The first part happens the night before. Just mix it up and leave it out all night in a covered bowl.
Sponge:
650ml Warm Water
500g Strong White bread Flour
A ladleful of sourdough starter
The next day the sponge should look bubbly. Mine usually has some bigger bubbles like you would see on a pancake just before the first flip as well as a bit of foam on top. I usually mix it up before bed on a Saturday and I don’t come back to it until mid-day on Sunday.
This is where the magic starts to happen. By magic, I mean what you do now will define your final loaf. For the first dozen or so times I made this loaf it was changes made at this point that have taught me so much. My current method differs slightly from Daniel’s (the author) but works well for me. He is a great baker though and I a humble amateur.
I pour my sponge into the stand mixer and, with the dough hook installed, I start the machine on low speed. While that starts mixing I measure out the remaining flour and salt into a bowl and mix them together.
For the final dough, add to the sponge:
600g Strong White Bread Flour
(plus extra for dusting)
25g salt
While the stand mixer whirs away I add the salt/flour mixture to it, literally, a tablespoon at at time. This takes quite some time and when I’m about 2/3s through adding the flour my mixer becomes overwhelmed. During this period where I’m adding flour the stand mixer is doing a lot of work developing the gluten in the final dough. Once the mixer can’t handle the dough I dump it out and knead by hand until all of the flour has been worked in.
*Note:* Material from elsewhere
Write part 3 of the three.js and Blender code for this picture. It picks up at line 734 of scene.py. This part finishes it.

Since the stand mixer was used to do most of the hard work all you need to do by hand is knead in the rest of the flour until the dough is smooth. You can continue to knead longer if you want to but try to resist the urge to keep adding more flour. The dough is supposed to be on the wet side. It will stick to you and anything you put it on but if you keep it moving you should be Ok. The combination of the kneading and wet dough will reward you with large bubbles in the final loaf.
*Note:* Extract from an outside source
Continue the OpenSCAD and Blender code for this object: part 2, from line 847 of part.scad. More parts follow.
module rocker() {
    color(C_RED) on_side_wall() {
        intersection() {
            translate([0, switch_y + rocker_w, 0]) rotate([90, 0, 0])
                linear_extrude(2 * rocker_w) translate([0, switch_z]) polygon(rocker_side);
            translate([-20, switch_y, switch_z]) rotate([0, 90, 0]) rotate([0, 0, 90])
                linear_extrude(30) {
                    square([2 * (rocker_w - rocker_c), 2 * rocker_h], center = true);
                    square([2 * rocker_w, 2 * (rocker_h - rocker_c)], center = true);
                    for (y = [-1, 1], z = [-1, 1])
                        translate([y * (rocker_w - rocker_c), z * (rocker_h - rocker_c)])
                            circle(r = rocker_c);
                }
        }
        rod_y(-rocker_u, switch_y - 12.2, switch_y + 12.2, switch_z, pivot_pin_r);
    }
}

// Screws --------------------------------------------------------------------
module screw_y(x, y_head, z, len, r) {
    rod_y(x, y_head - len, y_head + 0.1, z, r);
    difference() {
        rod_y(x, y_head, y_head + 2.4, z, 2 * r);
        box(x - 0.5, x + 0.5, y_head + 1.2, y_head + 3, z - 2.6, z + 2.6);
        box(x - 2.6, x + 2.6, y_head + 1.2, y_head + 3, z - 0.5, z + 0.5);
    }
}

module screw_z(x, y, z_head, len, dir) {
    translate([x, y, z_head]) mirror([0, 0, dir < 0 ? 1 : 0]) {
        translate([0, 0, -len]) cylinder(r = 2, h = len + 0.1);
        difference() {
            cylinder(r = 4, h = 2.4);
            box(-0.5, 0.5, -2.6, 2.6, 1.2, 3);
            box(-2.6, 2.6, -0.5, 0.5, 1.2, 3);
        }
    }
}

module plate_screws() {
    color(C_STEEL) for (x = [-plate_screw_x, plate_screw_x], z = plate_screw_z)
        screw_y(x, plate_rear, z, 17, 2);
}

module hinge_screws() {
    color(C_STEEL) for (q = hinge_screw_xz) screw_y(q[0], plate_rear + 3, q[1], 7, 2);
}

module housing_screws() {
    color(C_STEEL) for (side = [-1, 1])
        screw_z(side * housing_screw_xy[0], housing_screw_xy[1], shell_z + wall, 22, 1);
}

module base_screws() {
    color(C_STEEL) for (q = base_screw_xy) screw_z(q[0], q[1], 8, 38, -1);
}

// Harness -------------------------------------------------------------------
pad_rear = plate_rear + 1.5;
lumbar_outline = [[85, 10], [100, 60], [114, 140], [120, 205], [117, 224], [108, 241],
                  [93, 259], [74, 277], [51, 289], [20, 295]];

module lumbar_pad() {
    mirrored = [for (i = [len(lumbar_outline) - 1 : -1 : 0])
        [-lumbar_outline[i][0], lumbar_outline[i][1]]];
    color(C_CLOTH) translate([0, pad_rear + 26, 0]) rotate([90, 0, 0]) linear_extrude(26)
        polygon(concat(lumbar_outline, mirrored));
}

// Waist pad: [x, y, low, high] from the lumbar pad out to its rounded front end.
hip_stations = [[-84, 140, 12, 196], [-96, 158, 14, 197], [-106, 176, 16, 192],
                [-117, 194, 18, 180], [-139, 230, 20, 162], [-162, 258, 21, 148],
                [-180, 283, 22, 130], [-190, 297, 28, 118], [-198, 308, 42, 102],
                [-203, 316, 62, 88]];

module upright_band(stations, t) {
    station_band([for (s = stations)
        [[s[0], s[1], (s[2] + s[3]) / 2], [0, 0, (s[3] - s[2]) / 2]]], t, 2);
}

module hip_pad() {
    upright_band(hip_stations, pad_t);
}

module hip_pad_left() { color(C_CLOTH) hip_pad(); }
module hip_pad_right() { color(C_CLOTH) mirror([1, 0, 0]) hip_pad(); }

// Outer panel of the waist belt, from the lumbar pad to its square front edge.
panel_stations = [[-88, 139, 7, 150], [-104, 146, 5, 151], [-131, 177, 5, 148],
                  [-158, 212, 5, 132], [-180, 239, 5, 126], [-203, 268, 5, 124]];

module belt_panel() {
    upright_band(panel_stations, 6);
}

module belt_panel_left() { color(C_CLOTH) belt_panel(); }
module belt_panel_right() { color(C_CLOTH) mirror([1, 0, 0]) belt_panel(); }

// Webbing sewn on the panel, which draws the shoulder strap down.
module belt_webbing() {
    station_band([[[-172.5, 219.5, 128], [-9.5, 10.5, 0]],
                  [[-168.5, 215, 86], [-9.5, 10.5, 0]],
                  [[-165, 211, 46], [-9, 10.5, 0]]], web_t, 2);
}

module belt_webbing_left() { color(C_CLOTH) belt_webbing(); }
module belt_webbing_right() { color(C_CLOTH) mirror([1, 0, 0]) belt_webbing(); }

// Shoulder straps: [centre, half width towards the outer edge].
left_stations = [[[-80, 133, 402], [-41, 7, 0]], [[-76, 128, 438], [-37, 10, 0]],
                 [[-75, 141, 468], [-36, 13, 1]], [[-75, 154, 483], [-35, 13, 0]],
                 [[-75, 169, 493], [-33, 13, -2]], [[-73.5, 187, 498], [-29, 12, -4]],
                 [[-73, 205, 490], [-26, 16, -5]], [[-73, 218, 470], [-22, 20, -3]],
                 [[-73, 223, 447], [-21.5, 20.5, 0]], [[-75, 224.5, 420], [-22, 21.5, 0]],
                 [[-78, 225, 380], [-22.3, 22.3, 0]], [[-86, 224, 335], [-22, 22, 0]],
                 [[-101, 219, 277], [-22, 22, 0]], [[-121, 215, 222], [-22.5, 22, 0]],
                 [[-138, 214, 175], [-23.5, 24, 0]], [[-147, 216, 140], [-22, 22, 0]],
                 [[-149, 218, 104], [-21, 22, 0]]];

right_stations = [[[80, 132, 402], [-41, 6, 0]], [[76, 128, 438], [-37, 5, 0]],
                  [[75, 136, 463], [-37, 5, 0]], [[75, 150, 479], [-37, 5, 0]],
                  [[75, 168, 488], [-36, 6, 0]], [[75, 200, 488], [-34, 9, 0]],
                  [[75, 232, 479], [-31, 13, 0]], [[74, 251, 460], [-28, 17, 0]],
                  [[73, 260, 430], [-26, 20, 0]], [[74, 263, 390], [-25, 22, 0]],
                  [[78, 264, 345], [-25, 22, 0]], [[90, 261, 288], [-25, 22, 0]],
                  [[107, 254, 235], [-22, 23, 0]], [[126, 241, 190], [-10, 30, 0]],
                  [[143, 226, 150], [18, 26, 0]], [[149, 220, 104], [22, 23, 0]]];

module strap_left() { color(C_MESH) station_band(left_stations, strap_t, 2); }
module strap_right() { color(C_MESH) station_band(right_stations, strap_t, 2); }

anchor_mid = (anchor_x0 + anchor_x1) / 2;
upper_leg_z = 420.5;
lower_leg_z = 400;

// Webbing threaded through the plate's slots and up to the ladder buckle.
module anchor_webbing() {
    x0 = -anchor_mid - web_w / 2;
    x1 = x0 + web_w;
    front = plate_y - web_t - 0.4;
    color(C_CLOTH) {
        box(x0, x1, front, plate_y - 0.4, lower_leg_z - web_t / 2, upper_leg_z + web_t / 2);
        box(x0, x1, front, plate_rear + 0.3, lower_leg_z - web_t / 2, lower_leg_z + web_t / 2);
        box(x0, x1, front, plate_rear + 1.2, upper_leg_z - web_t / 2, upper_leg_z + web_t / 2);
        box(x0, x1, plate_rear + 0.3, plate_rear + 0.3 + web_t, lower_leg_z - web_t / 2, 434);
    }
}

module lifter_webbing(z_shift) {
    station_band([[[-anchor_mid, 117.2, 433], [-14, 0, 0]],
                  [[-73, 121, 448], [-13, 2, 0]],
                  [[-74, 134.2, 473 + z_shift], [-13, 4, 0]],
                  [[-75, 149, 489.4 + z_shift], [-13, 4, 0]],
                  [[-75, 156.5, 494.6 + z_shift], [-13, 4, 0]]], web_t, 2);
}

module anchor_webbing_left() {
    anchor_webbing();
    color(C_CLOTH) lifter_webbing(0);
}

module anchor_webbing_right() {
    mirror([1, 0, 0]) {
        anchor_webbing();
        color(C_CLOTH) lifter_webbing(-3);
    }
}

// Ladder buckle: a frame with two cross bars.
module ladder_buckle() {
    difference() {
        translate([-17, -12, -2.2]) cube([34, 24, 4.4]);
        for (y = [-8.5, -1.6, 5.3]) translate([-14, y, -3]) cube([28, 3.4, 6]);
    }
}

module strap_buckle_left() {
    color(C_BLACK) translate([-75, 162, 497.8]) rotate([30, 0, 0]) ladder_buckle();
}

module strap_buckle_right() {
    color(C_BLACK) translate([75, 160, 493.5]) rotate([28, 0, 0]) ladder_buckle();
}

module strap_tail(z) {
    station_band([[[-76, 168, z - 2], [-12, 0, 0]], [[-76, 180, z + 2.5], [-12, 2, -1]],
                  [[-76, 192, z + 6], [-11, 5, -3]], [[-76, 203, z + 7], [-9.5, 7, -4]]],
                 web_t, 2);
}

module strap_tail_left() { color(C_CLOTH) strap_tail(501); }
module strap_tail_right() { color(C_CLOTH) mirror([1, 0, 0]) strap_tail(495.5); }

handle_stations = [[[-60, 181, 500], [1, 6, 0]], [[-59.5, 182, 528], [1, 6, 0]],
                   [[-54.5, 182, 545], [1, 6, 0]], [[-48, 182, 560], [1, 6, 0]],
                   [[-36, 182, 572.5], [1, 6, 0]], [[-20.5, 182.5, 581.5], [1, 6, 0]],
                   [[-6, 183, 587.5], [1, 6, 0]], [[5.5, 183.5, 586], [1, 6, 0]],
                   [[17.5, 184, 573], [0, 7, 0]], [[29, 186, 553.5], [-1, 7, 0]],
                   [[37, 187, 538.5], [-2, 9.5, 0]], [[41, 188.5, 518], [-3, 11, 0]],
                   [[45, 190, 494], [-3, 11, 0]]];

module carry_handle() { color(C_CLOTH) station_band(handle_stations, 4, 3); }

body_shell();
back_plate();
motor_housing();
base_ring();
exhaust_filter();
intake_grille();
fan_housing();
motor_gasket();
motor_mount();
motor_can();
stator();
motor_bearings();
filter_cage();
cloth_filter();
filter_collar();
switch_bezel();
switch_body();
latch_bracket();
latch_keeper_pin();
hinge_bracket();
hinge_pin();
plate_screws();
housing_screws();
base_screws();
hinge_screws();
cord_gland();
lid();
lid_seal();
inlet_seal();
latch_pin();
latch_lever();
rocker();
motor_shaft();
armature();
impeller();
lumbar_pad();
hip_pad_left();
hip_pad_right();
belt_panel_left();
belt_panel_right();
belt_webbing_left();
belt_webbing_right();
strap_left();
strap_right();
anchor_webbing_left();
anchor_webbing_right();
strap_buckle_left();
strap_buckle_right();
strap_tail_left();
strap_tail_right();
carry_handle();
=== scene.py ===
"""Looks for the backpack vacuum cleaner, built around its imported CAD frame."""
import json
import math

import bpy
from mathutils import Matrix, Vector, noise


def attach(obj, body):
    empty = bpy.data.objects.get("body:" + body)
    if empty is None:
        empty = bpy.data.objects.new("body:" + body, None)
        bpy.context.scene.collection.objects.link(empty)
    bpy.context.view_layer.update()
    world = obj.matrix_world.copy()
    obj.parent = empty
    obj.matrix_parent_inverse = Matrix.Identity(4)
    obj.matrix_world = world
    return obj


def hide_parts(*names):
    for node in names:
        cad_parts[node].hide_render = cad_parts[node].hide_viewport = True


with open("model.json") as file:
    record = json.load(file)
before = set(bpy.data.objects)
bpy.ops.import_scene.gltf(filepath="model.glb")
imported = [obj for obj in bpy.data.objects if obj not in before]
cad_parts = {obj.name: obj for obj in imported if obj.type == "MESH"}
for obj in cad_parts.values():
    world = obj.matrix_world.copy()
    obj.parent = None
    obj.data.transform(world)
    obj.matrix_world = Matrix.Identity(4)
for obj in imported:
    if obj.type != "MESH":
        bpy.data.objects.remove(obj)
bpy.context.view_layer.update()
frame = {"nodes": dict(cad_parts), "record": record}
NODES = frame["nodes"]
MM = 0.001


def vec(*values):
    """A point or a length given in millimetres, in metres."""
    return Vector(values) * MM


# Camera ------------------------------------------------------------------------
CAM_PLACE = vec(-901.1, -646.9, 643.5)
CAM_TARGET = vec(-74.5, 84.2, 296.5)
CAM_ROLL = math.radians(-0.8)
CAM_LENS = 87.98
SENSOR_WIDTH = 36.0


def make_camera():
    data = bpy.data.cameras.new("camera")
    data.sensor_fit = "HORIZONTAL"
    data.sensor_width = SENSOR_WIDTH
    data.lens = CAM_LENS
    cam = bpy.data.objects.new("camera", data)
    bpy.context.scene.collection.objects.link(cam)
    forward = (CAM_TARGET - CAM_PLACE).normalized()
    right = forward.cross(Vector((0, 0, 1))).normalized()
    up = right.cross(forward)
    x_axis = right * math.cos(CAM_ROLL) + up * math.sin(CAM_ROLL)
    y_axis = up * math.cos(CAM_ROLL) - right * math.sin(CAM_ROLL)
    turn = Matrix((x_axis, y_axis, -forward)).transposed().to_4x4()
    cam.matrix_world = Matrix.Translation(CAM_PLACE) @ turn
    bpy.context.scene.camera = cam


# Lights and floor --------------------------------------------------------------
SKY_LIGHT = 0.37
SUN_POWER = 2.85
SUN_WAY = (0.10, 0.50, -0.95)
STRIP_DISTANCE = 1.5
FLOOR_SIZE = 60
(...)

Once you’re done kneading, put the dough in a bowl or whatever you use to proof your dough and let it rise for two hours. I like to poke at it and sort of flip it over once every 45 minutes or so. I just us a scraper or some floured hands. You don’t want to ‘punch it down’, which I think is the wrong image. You want to help distribute the heat in the dough to allow for an even rise. You will deflate some bubbles but try to avoid that.
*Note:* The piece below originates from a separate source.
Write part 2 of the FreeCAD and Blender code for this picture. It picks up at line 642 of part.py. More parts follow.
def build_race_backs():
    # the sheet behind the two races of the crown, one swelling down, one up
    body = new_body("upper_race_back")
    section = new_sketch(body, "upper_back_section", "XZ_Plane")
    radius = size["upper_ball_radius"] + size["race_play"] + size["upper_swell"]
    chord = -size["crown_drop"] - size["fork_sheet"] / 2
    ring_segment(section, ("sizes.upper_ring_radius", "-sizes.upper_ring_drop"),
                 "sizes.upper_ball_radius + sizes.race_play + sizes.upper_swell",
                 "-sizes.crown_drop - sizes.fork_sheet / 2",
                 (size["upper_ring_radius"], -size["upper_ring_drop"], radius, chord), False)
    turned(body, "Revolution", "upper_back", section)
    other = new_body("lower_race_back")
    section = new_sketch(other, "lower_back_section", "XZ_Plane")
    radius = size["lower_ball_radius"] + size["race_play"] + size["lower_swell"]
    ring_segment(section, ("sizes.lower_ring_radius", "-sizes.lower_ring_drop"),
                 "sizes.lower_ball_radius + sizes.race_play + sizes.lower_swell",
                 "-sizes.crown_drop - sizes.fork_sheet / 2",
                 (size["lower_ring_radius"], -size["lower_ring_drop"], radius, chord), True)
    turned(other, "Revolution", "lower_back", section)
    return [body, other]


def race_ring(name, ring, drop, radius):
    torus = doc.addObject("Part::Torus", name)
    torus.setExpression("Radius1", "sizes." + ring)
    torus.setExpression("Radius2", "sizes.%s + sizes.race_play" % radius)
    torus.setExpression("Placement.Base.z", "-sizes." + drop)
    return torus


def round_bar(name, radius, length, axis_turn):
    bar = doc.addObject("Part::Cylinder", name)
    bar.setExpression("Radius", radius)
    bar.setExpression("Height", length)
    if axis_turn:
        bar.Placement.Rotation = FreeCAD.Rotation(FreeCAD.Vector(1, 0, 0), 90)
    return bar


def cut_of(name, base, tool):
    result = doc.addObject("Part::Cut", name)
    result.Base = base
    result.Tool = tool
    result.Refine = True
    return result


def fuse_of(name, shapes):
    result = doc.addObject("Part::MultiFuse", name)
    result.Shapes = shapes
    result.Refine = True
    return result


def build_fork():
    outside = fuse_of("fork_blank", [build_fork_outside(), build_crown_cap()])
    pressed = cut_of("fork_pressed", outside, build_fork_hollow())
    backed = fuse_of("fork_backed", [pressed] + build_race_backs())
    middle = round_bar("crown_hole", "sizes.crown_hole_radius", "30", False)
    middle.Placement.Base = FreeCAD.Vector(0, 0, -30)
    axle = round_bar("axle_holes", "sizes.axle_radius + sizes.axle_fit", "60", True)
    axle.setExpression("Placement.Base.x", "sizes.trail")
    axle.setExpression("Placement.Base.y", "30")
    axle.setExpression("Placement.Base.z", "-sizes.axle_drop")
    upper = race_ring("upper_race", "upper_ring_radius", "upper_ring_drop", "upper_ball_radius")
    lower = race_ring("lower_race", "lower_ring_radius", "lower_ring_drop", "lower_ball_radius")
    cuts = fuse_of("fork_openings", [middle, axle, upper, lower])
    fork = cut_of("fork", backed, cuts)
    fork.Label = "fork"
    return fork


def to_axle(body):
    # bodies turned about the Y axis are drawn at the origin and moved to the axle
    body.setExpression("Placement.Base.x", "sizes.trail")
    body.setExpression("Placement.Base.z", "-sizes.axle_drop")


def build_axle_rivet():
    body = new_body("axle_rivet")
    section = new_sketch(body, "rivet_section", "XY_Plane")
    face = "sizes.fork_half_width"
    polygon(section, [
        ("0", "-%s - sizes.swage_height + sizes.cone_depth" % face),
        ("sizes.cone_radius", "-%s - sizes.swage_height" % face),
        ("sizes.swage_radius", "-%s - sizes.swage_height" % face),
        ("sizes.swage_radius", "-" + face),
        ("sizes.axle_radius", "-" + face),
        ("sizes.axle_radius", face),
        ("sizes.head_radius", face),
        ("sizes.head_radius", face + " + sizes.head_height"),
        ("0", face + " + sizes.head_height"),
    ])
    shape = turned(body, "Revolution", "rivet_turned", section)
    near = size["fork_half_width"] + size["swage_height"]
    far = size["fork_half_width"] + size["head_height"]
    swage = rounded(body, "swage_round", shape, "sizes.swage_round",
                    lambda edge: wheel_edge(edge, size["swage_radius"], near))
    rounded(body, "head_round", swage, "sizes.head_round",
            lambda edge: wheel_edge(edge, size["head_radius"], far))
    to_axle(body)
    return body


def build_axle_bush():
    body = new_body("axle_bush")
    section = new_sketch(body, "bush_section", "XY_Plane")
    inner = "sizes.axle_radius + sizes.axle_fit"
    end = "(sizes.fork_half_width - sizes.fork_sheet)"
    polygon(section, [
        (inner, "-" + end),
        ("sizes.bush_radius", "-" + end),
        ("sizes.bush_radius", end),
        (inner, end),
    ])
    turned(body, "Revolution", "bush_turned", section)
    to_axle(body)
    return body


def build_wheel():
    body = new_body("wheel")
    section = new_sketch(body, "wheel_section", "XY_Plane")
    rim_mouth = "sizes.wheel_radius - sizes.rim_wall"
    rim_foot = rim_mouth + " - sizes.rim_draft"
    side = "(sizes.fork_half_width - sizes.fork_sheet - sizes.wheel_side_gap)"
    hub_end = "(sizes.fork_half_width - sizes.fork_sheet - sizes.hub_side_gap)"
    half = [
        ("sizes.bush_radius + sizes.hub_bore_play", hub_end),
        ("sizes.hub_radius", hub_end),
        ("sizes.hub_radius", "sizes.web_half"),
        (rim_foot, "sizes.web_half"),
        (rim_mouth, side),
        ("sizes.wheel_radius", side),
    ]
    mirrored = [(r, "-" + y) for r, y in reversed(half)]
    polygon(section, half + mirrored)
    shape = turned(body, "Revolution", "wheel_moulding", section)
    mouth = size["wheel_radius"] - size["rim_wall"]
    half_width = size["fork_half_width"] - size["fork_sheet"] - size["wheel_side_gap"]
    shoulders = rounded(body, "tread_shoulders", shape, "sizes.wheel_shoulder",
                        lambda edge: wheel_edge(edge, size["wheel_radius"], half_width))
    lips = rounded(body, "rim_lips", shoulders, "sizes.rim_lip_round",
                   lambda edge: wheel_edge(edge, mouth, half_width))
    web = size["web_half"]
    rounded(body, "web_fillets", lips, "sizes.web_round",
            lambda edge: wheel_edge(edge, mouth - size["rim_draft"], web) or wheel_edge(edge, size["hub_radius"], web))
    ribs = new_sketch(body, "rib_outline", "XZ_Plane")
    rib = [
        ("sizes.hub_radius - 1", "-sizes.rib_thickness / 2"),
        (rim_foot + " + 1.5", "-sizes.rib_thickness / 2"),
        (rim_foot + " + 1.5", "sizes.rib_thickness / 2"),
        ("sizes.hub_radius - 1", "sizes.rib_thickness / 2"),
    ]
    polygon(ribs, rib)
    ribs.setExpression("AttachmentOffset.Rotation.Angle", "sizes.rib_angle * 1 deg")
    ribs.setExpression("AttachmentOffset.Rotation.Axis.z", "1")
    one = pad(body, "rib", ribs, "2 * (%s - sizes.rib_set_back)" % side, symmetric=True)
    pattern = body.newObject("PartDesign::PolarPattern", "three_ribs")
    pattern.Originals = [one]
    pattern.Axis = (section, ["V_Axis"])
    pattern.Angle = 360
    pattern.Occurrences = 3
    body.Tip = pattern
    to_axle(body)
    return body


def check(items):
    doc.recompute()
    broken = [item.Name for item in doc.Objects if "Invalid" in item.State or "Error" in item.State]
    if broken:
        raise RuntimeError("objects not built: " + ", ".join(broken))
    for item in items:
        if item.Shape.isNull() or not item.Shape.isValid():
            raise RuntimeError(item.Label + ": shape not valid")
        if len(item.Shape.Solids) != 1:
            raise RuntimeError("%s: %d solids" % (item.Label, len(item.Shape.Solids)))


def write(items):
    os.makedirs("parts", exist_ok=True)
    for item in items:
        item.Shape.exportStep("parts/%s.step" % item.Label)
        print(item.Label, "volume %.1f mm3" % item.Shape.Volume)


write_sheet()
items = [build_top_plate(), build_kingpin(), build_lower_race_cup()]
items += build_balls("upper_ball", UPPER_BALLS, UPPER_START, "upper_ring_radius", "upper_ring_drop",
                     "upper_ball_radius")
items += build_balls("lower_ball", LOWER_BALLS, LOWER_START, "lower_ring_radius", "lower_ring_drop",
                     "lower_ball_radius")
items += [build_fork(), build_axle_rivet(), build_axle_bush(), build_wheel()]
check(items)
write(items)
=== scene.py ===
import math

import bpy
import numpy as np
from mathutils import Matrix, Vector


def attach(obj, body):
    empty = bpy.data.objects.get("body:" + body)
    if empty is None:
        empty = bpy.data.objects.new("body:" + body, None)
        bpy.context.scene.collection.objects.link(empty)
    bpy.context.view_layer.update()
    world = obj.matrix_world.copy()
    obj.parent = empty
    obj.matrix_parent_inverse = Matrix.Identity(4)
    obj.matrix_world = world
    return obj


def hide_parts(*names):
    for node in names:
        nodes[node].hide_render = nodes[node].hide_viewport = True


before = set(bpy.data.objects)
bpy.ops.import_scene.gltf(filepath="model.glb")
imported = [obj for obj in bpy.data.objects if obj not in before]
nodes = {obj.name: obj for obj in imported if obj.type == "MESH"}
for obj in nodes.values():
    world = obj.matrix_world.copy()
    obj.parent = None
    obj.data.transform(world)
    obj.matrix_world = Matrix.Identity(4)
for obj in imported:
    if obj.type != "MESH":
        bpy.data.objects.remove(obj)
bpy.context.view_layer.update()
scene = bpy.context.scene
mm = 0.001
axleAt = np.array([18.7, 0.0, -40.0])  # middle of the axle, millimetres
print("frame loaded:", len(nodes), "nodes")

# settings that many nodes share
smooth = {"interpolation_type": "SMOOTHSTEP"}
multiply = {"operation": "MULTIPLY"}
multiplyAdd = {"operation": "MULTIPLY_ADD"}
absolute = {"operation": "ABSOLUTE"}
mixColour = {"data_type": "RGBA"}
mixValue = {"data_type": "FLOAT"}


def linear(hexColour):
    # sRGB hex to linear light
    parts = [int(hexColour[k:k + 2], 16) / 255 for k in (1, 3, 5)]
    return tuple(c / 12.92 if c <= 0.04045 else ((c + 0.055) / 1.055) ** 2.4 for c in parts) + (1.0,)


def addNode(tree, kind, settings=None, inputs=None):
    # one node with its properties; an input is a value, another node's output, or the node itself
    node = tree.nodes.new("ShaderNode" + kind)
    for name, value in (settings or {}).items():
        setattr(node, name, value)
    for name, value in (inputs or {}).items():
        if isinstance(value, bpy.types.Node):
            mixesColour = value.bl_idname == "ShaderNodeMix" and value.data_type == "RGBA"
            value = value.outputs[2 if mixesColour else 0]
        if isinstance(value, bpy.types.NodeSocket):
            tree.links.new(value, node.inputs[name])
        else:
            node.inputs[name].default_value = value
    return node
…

For rising, I usually set my oven to warm with a baking stone on the lowest rack for about 10 minutes and then switch it off when I put the proofing dough in. The warmth helps with the rise but if it’s too warm.. it will bake. Keep it loosely covered to keep the moisture in. I put the dough in it’s container on a rack above the rack with the stone, not directly on it.
Once the two hours are up, I dump the dough back out onto my table and start shaping. I like to make boules with the dough, round loaves. I split the dough in half and shape the two halves into rounds and I then place them, upside down, into a brotform (or banneton). Well, actually, I only have one brotform so the other loaf gets shaped and placed on a cookie sheet on top of a piece of parchment, right side up, of course. Brotforms are great, but they aren’t cheap. I let them rise, under a moist towel, for 45 minutes to an hour and then I preheat my oven to 450 (Do not let the towel touch the bread. It will stick and rip a chunk off).
Once the oven is warm I slash the tops in an X pattern and bake them one at a time for something like 40 minutes. When I put the first loaf in, I lower the temp down to 425. When they look golden and tasty.. they are done; a tap on the base confirms with the ‘hollow’ sound.
I also own a Cloche, an earthenware covered baker, and I usually bake the loaf risen in the brotform in that. I have too much trouble moving the loaf on parchment into the cloche to justify it. I used to preheat the cloche but by adding the loaf to the cold cloche, it seems to boost my oven spring as it slows down the heat killing off the yeast.
I’ve used this process for my past two loaves and it’s working out really well, finally. Once the bread is baked I let it cool over night and then I split them in half, and freeze them in zip top bags. Defrosted bread, even more than a month later, has the same texture as when it went into the freezer. It’s pretty amazing. I keep a 1/2 loaf on the counter, in a plastic bag, for eating and defrost more as needed.